* REQUIRED WORK *
Here are some records; copy every line that holds the word "rigid".

Raw records:
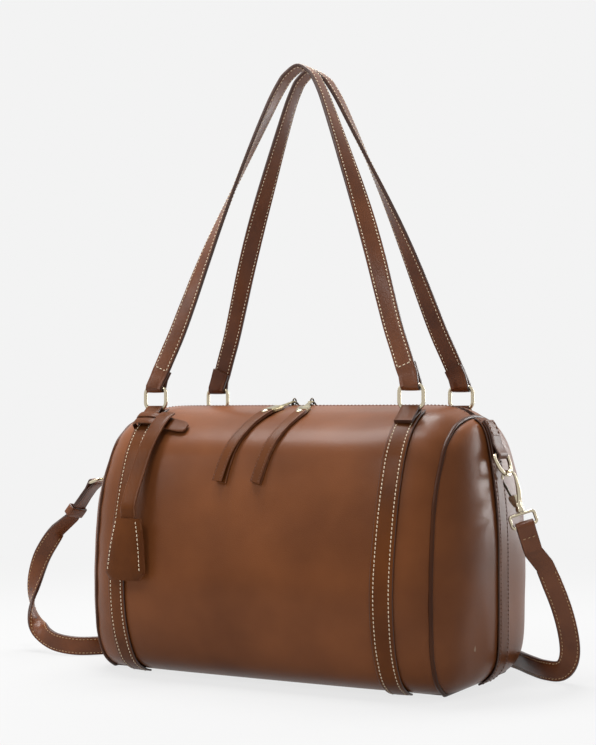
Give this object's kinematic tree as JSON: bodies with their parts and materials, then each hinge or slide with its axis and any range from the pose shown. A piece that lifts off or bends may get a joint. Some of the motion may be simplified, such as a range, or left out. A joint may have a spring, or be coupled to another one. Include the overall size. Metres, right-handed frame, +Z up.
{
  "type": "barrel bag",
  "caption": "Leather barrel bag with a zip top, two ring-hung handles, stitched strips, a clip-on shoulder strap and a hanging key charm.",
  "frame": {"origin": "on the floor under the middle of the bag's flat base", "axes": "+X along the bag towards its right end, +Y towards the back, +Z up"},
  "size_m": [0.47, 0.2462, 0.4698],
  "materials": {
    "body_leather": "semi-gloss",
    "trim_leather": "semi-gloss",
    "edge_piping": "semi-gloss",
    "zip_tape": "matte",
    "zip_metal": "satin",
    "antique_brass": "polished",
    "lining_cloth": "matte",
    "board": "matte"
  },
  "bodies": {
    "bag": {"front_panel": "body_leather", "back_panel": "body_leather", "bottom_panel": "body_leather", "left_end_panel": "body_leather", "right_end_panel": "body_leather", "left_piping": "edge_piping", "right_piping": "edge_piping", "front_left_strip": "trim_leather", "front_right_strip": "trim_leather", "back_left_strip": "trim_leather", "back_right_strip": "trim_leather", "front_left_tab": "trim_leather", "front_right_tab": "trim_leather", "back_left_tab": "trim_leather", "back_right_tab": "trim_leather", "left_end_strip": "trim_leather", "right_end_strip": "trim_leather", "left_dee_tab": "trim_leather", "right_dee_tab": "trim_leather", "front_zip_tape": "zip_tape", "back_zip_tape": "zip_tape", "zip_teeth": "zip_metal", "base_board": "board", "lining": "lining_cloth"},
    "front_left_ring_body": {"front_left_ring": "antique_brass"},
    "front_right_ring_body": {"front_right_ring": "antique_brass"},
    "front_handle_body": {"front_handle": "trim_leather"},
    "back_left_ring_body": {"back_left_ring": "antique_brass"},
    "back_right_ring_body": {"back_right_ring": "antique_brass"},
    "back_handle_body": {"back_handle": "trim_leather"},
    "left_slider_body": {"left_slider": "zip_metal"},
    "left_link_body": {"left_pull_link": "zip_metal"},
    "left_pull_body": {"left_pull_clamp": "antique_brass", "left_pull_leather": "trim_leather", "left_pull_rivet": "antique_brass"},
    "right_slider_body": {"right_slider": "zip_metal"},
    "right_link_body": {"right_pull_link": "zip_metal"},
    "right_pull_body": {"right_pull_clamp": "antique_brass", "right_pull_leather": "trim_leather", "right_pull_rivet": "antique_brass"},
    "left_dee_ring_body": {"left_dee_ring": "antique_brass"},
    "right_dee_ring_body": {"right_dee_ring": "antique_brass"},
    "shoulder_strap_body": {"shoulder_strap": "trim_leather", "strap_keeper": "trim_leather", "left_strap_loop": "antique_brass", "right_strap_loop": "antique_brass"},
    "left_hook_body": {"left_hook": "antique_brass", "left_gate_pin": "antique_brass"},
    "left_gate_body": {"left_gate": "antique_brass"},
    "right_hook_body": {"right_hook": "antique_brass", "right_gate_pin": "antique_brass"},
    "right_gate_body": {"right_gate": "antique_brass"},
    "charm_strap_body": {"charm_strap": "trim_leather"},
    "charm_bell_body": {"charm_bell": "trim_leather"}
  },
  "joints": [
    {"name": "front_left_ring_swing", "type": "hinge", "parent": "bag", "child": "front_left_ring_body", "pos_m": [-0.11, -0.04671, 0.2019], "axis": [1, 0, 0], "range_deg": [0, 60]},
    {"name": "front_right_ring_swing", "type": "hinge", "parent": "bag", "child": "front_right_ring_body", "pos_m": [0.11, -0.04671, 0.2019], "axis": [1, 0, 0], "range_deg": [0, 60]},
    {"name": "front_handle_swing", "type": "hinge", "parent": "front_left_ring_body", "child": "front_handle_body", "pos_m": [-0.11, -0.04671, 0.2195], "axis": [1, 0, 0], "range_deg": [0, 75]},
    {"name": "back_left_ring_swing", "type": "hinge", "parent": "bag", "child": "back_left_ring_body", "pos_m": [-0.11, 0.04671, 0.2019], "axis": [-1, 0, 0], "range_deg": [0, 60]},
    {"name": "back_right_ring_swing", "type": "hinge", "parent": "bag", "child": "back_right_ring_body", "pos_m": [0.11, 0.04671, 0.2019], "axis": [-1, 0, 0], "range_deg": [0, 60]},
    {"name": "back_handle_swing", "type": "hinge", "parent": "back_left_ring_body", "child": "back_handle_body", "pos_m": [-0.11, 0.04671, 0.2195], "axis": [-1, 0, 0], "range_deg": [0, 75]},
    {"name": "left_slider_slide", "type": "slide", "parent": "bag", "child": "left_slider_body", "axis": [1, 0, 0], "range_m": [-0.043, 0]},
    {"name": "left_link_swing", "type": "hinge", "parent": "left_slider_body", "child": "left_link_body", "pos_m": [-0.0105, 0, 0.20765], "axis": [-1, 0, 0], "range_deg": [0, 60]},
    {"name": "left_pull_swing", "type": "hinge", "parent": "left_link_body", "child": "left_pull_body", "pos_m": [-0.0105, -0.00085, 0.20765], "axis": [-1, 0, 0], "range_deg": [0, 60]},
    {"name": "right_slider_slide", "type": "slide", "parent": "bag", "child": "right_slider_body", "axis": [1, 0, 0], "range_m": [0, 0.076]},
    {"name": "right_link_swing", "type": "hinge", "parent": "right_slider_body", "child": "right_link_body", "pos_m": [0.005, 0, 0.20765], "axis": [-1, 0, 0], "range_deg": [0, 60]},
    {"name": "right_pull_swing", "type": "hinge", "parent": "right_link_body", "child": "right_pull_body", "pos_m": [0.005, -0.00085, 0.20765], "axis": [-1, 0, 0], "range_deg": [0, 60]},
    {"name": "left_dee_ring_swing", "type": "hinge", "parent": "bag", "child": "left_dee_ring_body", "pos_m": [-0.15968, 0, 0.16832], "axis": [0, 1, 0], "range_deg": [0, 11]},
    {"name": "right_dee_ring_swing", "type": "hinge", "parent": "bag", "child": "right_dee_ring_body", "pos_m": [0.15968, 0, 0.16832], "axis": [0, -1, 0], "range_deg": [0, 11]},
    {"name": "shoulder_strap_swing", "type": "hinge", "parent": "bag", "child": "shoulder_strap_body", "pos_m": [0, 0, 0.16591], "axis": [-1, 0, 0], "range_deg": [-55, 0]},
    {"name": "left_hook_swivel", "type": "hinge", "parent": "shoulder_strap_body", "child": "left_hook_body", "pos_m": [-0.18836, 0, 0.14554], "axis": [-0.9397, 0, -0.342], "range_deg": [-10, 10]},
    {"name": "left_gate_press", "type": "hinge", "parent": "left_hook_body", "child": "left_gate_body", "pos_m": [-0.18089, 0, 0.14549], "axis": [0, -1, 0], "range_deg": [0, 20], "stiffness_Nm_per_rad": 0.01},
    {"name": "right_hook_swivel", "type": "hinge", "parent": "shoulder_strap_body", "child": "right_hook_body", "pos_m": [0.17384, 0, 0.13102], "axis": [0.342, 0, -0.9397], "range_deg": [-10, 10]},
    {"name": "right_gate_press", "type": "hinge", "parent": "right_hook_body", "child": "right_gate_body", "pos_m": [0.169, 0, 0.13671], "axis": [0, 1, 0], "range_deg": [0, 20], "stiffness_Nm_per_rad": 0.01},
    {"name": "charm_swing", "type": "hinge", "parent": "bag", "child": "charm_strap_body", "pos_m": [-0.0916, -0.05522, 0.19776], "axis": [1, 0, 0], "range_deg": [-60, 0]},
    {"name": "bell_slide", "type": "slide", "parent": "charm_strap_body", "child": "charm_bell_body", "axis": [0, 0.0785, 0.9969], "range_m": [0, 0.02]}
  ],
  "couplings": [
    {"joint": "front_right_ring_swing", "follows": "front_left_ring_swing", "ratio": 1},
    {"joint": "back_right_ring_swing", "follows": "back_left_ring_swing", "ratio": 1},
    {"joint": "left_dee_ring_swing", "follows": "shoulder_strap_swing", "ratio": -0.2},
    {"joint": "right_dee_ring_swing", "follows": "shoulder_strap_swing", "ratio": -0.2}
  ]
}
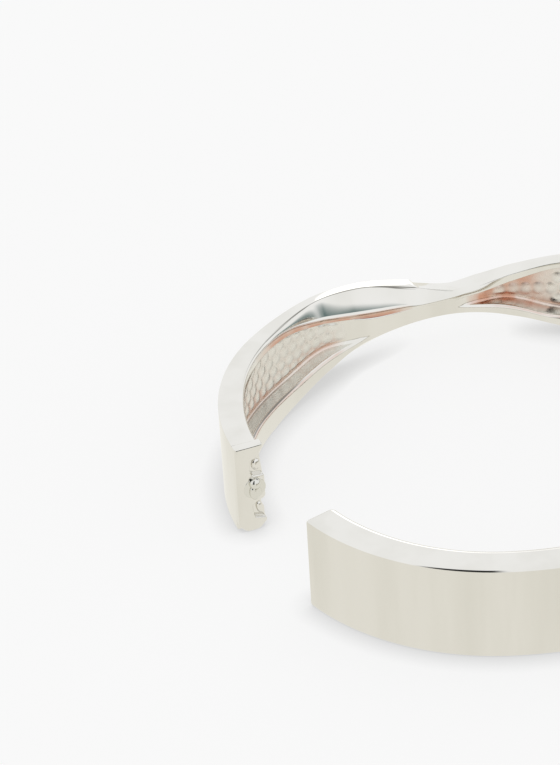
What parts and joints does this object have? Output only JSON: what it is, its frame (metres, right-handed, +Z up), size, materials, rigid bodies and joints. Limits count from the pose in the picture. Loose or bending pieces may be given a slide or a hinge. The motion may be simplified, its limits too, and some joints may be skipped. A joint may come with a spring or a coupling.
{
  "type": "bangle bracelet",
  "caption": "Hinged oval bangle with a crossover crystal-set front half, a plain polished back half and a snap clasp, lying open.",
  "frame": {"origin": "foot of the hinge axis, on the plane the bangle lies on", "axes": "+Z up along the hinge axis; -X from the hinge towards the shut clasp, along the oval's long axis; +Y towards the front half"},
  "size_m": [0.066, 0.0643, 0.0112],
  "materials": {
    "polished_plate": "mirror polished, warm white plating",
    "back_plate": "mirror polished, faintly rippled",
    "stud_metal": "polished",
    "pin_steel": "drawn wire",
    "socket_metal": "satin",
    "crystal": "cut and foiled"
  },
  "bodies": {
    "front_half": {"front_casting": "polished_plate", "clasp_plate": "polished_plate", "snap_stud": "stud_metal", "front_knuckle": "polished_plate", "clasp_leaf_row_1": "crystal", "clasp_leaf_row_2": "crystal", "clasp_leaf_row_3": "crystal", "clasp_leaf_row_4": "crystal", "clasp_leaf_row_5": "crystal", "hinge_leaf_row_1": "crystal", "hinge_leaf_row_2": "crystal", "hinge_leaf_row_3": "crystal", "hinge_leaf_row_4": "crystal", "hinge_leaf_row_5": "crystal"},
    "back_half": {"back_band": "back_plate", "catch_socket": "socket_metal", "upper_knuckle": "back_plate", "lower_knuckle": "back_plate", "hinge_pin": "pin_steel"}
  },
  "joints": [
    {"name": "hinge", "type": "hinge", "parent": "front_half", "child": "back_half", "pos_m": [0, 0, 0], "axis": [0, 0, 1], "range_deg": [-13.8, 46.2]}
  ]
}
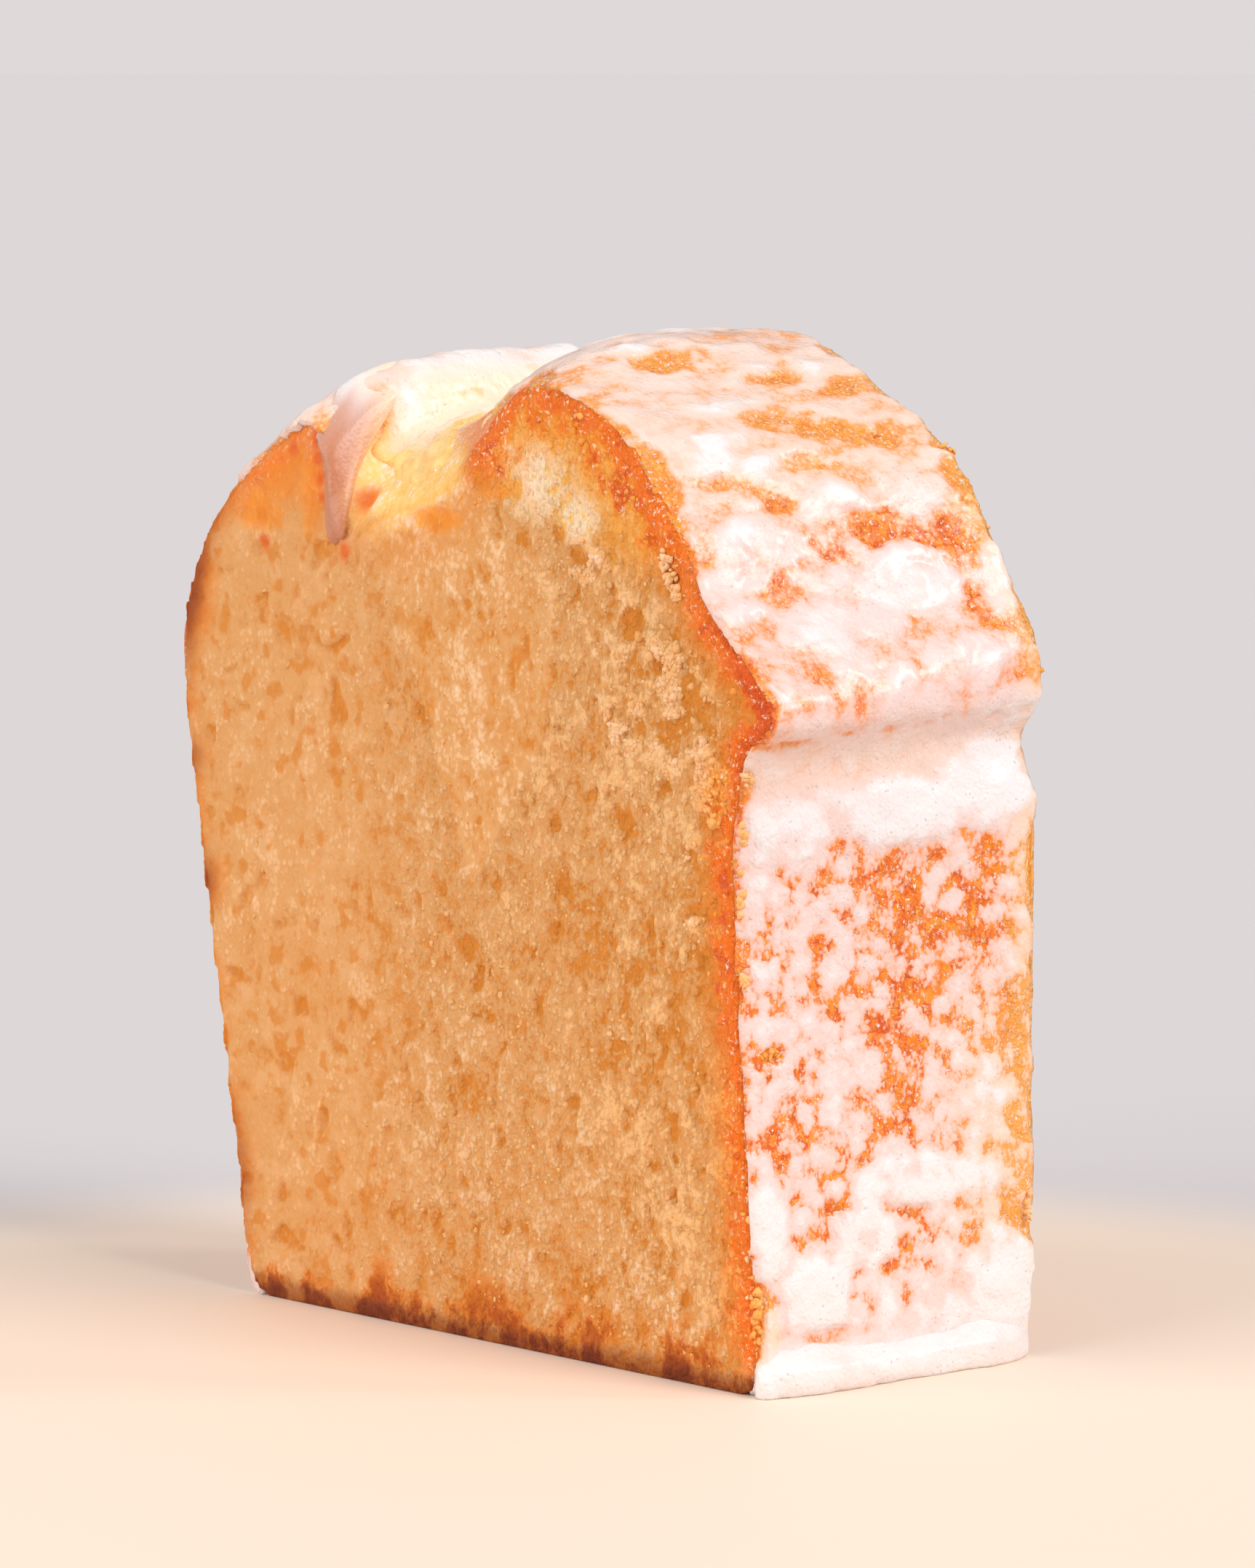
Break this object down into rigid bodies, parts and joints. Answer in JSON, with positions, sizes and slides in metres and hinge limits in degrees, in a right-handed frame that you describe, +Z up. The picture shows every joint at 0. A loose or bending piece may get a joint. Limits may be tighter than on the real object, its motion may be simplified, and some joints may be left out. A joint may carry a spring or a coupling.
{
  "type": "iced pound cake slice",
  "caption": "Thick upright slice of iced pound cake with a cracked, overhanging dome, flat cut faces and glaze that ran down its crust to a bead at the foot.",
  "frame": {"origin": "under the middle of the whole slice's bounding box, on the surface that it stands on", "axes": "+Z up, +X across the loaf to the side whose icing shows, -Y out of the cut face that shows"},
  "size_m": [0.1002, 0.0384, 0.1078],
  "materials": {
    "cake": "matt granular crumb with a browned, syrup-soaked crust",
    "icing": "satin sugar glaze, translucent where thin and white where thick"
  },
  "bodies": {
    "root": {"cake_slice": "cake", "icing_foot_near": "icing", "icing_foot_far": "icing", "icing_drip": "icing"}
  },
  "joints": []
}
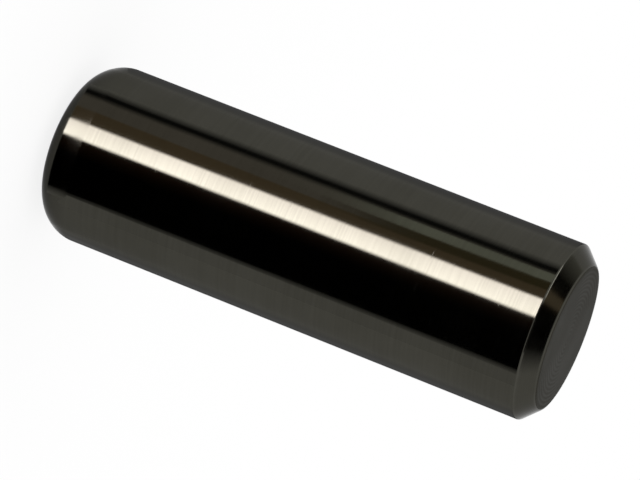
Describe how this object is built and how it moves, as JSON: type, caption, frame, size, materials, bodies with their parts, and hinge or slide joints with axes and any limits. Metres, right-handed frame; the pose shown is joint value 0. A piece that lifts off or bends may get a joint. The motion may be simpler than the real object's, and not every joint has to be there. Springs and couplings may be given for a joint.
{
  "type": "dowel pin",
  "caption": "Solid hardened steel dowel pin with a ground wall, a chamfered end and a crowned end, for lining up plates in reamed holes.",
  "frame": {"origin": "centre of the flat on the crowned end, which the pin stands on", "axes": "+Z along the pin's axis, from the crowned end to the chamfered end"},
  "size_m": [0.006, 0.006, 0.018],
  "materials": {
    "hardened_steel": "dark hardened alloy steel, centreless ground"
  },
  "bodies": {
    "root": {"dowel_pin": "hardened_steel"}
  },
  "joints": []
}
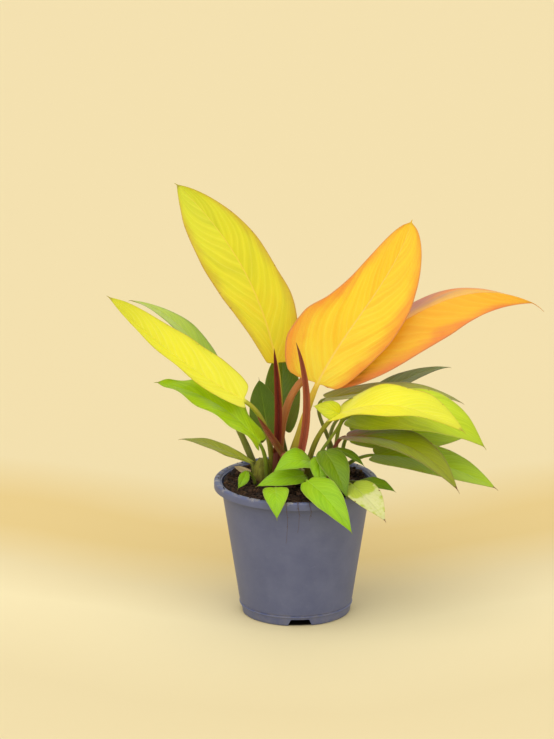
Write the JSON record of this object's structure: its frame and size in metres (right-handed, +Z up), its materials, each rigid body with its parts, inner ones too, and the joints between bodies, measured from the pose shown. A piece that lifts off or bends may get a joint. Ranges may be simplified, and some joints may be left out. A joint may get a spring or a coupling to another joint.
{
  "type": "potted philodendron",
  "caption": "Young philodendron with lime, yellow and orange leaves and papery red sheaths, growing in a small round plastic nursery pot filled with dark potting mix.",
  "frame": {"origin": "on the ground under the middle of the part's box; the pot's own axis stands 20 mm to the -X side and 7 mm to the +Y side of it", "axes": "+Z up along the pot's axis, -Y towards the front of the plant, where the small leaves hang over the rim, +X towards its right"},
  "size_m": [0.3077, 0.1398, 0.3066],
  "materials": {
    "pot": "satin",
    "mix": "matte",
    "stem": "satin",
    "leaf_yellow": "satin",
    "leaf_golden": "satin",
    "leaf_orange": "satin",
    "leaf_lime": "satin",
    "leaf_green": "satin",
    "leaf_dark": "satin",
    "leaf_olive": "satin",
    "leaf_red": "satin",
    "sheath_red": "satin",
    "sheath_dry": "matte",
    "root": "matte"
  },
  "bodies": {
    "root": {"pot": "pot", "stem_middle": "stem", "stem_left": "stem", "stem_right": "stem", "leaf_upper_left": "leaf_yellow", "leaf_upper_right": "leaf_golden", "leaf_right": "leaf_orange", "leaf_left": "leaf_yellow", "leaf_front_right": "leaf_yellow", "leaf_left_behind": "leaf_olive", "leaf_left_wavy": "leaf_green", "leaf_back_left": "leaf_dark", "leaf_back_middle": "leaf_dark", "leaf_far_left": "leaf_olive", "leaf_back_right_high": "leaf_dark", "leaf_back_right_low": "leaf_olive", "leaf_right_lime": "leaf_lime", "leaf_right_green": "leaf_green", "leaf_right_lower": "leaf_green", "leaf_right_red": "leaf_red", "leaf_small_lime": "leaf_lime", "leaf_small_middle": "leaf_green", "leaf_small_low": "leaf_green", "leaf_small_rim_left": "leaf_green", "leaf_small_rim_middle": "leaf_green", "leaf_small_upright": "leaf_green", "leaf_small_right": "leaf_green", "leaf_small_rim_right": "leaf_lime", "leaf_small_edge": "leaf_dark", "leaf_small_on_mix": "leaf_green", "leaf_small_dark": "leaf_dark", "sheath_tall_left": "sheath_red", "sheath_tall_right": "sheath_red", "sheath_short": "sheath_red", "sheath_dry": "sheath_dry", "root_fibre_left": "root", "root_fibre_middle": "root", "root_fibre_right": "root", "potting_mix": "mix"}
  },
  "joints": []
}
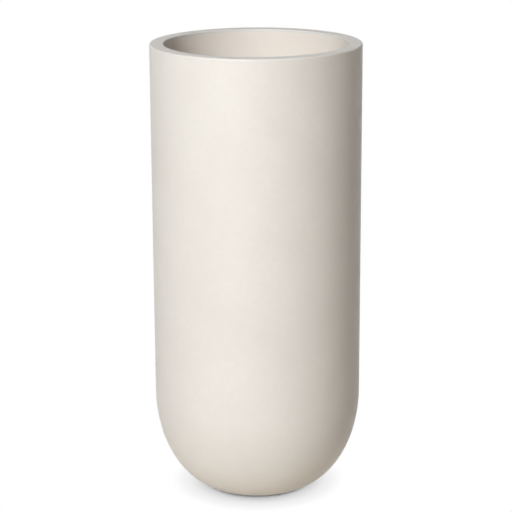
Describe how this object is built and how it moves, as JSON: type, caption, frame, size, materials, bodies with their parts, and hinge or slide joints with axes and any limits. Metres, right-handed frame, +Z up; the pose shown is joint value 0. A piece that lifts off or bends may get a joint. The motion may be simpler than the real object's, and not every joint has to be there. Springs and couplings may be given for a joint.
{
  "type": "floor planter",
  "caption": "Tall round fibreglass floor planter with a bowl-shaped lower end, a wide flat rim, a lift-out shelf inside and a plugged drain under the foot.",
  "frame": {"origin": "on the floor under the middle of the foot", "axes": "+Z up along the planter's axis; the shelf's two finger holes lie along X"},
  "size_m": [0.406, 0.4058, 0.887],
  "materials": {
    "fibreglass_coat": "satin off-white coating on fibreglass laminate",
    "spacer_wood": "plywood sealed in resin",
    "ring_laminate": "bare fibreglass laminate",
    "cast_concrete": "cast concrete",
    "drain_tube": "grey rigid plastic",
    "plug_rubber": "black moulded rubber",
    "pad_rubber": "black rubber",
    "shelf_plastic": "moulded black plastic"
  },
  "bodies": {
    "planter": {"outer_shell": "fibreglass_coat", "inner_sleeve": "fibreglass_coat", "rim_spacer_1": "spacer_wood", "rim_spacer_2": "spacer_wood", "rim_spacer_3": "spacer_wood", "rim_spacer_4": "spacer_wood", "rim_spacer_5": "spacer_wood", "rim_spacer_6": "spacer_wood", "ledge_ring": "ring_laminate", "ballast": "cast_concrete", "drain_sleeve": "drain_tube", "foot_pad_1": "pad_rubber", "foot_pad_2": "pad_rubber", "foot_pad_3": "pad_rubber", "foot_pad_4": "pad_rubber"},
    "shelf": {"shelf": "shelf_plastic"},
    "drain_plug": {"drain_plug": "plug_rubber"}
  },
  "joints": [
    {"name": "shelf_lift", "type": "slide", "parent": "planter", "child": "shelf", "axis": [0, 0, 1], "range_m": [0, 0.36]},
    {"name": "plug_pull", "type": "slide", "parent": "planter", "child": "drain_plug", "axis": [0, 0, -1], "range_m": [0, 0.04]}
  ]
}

* FINISHED EXERCISE *
What parts and joints does this object have? Output only JSON: what it is, its frame (metres, right-handed, +Z up), size, materials, rigid bodies and joints. Limits count from the pose in the picture. Loose or bending pieces may be given a slide or a hinge. The motion may be simplified, its limits too, and some joints may be skipped. A joint may come with a spring or a coupling.
Break this object down into rigid bodies, parts and joints. Answer in JSON, with positions, sizes and slides in metres and hinge limits in degrees, in a right-handed frame that you describe, +Z up. The picture shows every joint at 0. A loose or bending piece may get a joint. Limits may be tighter than on the real object, its motion may be simplified, and some joints may be left out. A joint may carry a spring or a coupling.
Write the JSON record of this object's structure: its frame and size in metres (right-handed, +Z up), its materials, each rigid body with its parts, inner ones too, and the joints between bodies, measured from the pose shown. A piece that lifts off or bends may get a joint. Ranges may be simplified, and some joints may be left out. A joint may get a spring or a coupling to another joint.
    "drain_tube": "grey rigid plastic",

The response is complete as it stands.